Why do experienced professionals sometimes fail to see what is right in front of them? In this episode of Connecting Research, we explore Margaret Rustin's influential analysis of the Victoria Climbié case and her argument that professional failures in child protection are not simply the result of poor practice, incompetence, or inadequate procedures. Instead, they can reflect powerful psychological and organizational defenses against unbearable emotional realities.

Drawing on psychoanalytic concepts including turning a blind eye, avoidance of mental pain, splitting, and mindlessness, we examine how exposure to child suffering can overwhelm practitioners' capacity to think, reflect, and act. Rustin invites us to consider how social workers, health professionals, police officers, and organizations can become caught in defensive processes that obscure the meaning of what they are seeing, even when the evidence of harm is available.

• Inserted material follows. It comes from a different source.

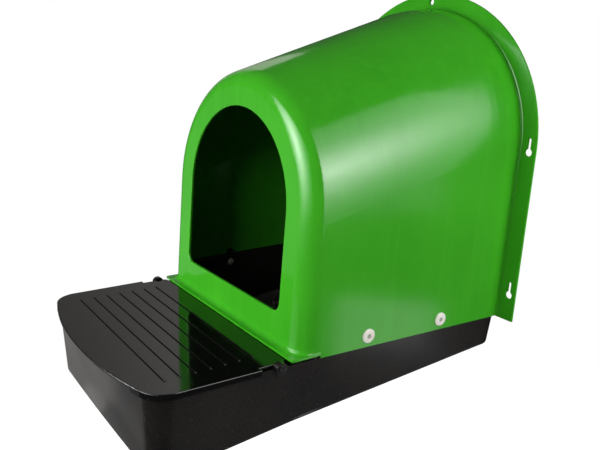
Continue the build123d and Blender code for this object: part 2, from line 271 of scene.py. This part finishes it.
def makeRoom(s):
    # white to the camera, dim to everything else
    world = bpy.data.worlds.new("studio")
    scene.world = world
    world.use_nodes = True
    tree = world.node_tree
    tree.nodes.clear()
    coordinates = addNode(tree, "ShaderNodeTexCoord")
    facing = addNode(
        tree,
        "ShaderNodeVectorMath",
        {"operation": "DOT_PRODUCT", 1: Vector(s["paleTowards"]).normalized()},
        {0: coordinates.outputs["Generated"]},
    )
    mirrored = addNode(
        tree,
        "ShaderNodeMapRange",
        {
            "interpolation_type": "SMOOTHSTEP",
            "From Min": s["paleStart"],
            "From Max": s["paleFull"],
            "To Min": s["dark"],
            "To Max": s["pale"],
        },
        {"Value": facing.outputs["Value"]},
    )
    # a Mix node of numbers takes them at inputs 2 and 3, and its share of the second at 0
    paths = addNode(tree, "ShaderNodeLightPath")
    indoors = addNode(
        tree,
        "ShaderNodeMix",
        {"data_type": "FLOAT", 2: s["ambient"]},
        {0: paths.outputs["Is Glossy Ray"], 3: mirrored.outputs["Result"]},
    )
    seen = addNode(
        tree,
        "ShaderNodeMath",
        {"operation": "MAXIMUM"},
        {0: paths.outputs["Is Camera Ray"], 1: paths.outputs["Is Transmission Ray"]},
    )
    strength = addNode(
        tree,
        "ShaderNodeMix",
        {"data_type": "FLOAT", 3: s["backdrop"]},
        {0: seen.outputs[0], 2: indoors.outputs[0]},
    )
    background = addNode(
        tree,
        "ShaderNodeBackground",
        {"Color": (1, 1, 1, 1)},
        {"Strength": strength.outputs[0]},
    )
    addNode(tree, "ShaderNodeOutputWorld", {}, {"Surface": background.outputs[0]})


makeRoom(roomSettings)


# Floor: "glow" is added to its paint for the camera, and "mirrored" is what the gloss sees of it
floorSettings = {
    "below": 0.30,
    "radius": 0.72,
    "sides": 96,
    "paint": "C8C8C6",
    "glow": 0.8,
    "mirrored": 0.17,
}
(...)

The discussion explores what happens when thinking itself becomes painful, why anxiety can interfere with professional judgement, and how supervision, reflective spaces, and systemic support are essential if practitioners are to remain emotionally present with children who are suffering. Rather than locating blame solely in individuals, this episode asks how child protection systems can help workers bear the difficult realities of abuse, neglect, and trauma without turning away from them.

A thought-provoking conversation about the emotional demands of child protection and what it takes to keep children in mind when the realities they face are hardest to bear.